Wagga MP Joe McGirr has joined a push by One Nation MLC Mark Latham to add religious freedom protections to NSW's anti-discrimination laws, including protection for Christianity.
Mr Latham last week thanked Dr McGirr in Parliament for co-sponsoring his private members bill aimed at outlawing discrimination against a "person's religious beliefs or activities".
Dr McGirr told The Daily Advertiser that he supported the bill because he was not satisfied with NSW's response to a federal panel on religious freedom and he was concerned that doctors did not have the full ability to make a conscientious objection to abortion.
"The Ruddock Review recommended that South Australia and NSW, because they were the only two states that did not have anti-religious discrimination legislation, should have that legislation," he said.
"The government has not acted on that. I asked a question without notice on this and the answer from that did not reassure me that the government is going to act on this."
During last year's parliamentary debate on decriminalisation of abortion in NSW, Dr McGirr called for amendments for doctors who would have a conscientious objection to abortion.
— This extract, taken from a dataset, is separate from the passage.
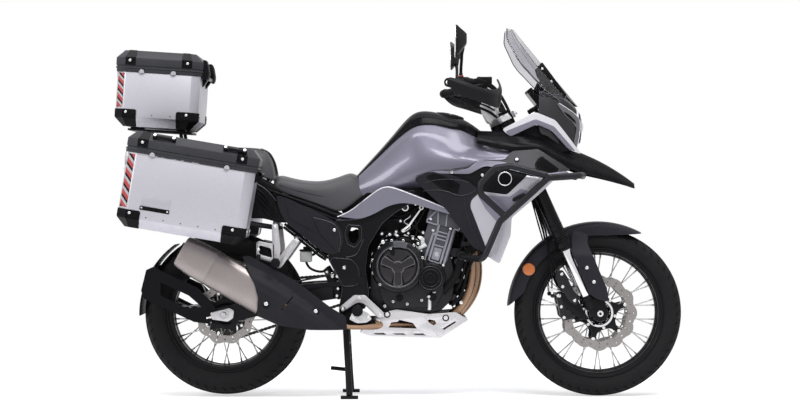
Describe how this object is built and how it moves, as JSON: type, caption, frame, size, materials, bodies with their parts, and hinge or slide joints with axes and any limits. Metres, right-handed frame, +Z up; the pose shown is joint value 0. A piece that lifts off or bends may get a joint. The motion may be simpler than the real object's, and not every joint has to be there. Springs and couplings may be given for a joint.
{
  "type": "adventure touring motorcycle",
  "caption": "Adventure motorcycle with a long beak, tall screen, wire-spoked wheels, crash bars and hinged alloy luggage, standing upright on its centre stand.",
  "frame": {"origin": "on the ground, on the centre plane, midway along the motorcycle's length", "axes": "+X forward, +Y to the rider's left, +Z up"},
  "size_m": [2.2128, 0.968, 1.443],
  "materials": {
    "tyre_rubber": "matte",
    "rim_black": "satin black rims and hubs with bright spokes",
    "disc_steel": "ground steel",
    "fork_black": "black anodised",
    "slider_steel": "polished tube with black feet",
    "yoke_silver": "satin",
    "bar_black": "satin black",
    "soft_black": "grained",
    "mirror_black": "semi-gloss",
    "caliper_metal": "anodised",
    "hose_black": "matte",
    "frame_black": "satin black paint",
    "engine_black": "satin black paint",
    "engine_cover": "satin bronze grey",
    "header_bronze": "heat-tinted steel",
    "muffler_steel": "brushed",
    "guard_black": "satin",
    "bright_alloy": "brushed",
    "radiator_black": "matte",
    "shock_metal": "satin",
    "chain_steel": "oiled",
    "tank_grey": "metallic paint",
    "gloss_black": "gloss black paint",
    "trim_grey": "metallic paint",
    "seat_cover": "grained black",
    "shroud_grey": "dark metallic paint",
    "wing_silver": "silver metallic paint",
    "lamp_clear": "clear lens",
    "screen_clear": "smoke tint",
    "crash_steel": "satin steel tube",
    "stand_black": "satin black",
    "case_alloy": "brushed",
    "lid_black": "grained",
    "rack_black": "powder coat"
  },
  "bodies": {
    "chassis": {"main_frame": "frame_black", "crankcase": "engine_black", "clutch_cover": "engine_cover", "cylinder_block": "engine_black", "airbox": "soft_black", "exhaust_pipes": "header_bronze", "muffler": "muffler_steel", "muffler_guard": "guard_black", "skid_plate": "bright_alloy", "radiator": "radiator_black", "swingarm": "frame_black", "shock_absorber": "shock_metal", "drive_chain": "chain_steel", "rear_hugger": "soft_black", "rear_subframe": "frame_black", "fuel_tank": "tank_grey", "tank_cover": "gloss_black", "tank_trim": "trim_grey", "rear_seat": "seat_cover", "rider_seat": "seat_cover", "tail_unit": "soft_black", "side_panels": "soft_black", "shroud_upper": "shroud_grey", "shroud_inlay": "gloss_black", "shroud_wing": "wing_silver", "front_beak": "gloss_black", "nose_cowl": "gloss_black", "headlamp": "lamp_clear", "nose_trim": "wing_silver", "windscreen": "screen_clear", "instrument_panel": "soft_black", "crash_bars": "crash_steel", "footrests": "bright_alloy", "panniers": "case_alloy", "top_case": "case_alloy", "luggage_rack": "rack_black"},
    "steering": {"fork_tubes": "fork_black", "fork_sliders": "slider_steel", "fork_yokes": "yoke_silver", "handlebar": "bar_black", "hand_controls": "soft_black", "hand_guards": "soft_black", "mirrors": "mirror_black", "front_fender": "soft_black", "front_calipers": "caliper_metal", "brake_hoses": "hose_black"},
    "front_wheel": {"front_tyre": "tyre_rubber", "front_wire_wheel": "rim_black", "front_discs": "disc_steel"},
    "rear_wheel": {"rear_tyre": "tyre_rubber", "rear_wire_wheel": "rim_black", "rear_disc_and_sprocket": "disc_steel"},
    "side_stand": {"side_stand": "stand_black"},
    "centre_stand": {"centre_stand": "stand_black"},
    "top_case_lid": {"top_case_lid": "lid_black"},
    "right_pannier_lid": {"right_pannier_lid": "lid_black"},
    "left_pannier_lid": {"left_pannier_lid": "lid_black"}
  },
  "joints": [
    {"name": "steering", "type": "hinge", "parent": "chassis", "child": "steering", "pos_m": [0.43, 0, 0.972], "axis": [-0.4147, 0, 0.91], "range_deg": [-32, 32]},
    {"name": "front_wheel_spin", "type": "hinge", "parent": "steering", "child": "front_wheel", "pos_m": [0.78004, 0, 0.3293], "axis": [0, 1, 0], "continuous": true},
    {"name": "rear_wheel_spin", "type": "hinge", "parent": "chassis", "child": "rear_wheel", "pos_m": [-0.68396, 0, 0.3269], "axis": [0, 1, 0], "continuous": true},
    {"name": "side_stand_fold", "type": "hinge", "parent": "chassis", "child": "side_stand", "pos_m": [-0.06, 0.158, 0.296], "axis": [0, -1, 0], "range_deg": [0, 108]},
    {"name": "centre_stand_fold", "type": "hinge", "parent": "chassis", "child": "centre_stand", "pos_m": [-0.214, 0, 0.322], "axis": [0, 1, 0], "range_deg": [0, 75]},
    {"name": "top_case_lid_hinge", "type": "hinge", "parent": "chassis", "child": "top_case_lid", "pos_m": [-0.75429, 0, 1.24841], "axis": [0, 1, 0], "range_deg": [0, 85]},
    {"name": "right_pannier_lid_hinge", "type": "hinge", "parent": "chassis", "child": "right_pannier_lid", "pos_m": [-0.52361, -0.3535, 0.86877], "axis": [0, 1, 0], "range_deg": [0, 75]},
    {"name": "left_pannier_lid_hinge", "type": "hinge", "parent": "chassis", "child": "left_pannier_lid", "pos_m": [-0.52361, 0.3535, 0.86877], "axis": [0, 1, 0], "range_deg": [0, 75]}
  ]
}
"I was approached by health professionals in Wagga about that," Dr McGirr said.
"Although we did achieve some changes to that legislation, it wasn't complete protection in my view and I think having this bill strengthens that protection."
When introducing his bill to Parliament, Mr Latham said "all forms of discrimination should be outlawed" and "the fastest growing form of discrimination in our society is against people of religious faith, especially Christians".
Wagga Christian leaders have welcomed the debate, with the Catholic Diocese's Father Brendan Lee describing attacks on Christianity as "the last form of discrimination that is allowed".
"You are allowed to mock Christians; the Mardi Gras does it every year," he said.
"You are allowed to mock them on TV and in entertainment and you wouldn't be allowed to do that for any other religion."
South Wagga Anglican Church senior minister Scott Goode said any religious freedom bill "should create space for such respectful dialogue and individual freedom".
"Christians shouldn't impose upon others their way of life, but nor should anyone," he said.
"As Australia becomes increasingly secular and multicultural, we need to ensure that there is space for individual rights, the expression of beliefs according to conscience, and robust debate in the public square."
When asked if he shared Mr Latham's view that Christians were being discriminated against, Dr McGirr said there had been disrespect shown by both sides of the debate over freedom of religion and expression.
"I think we have seen a number of debates in recent years, where on both sides of the debate there has been a lack of respect for people's belief, and that includes a lack of respect for people with Christian beliefs," he said.
"I'd have to say that sometimes there is a lack of respect the other way as well.
"This is a useful reminder that it's an important part of society that people are allowed to express their views in a way that will not mean that they are subjected to discrimination."
The bill also seeks to "prohibit discrimination against people who do not have any religious conviction, belief, opinion or affiliation" and to prevent discrimination claims against a "religious ethos organisation" that is "engaging in certain conduct because of the doctrines, tenets, beliefs or teachings of the religion of the organisation".
Debate on the bill in Parliament was adjourned last week.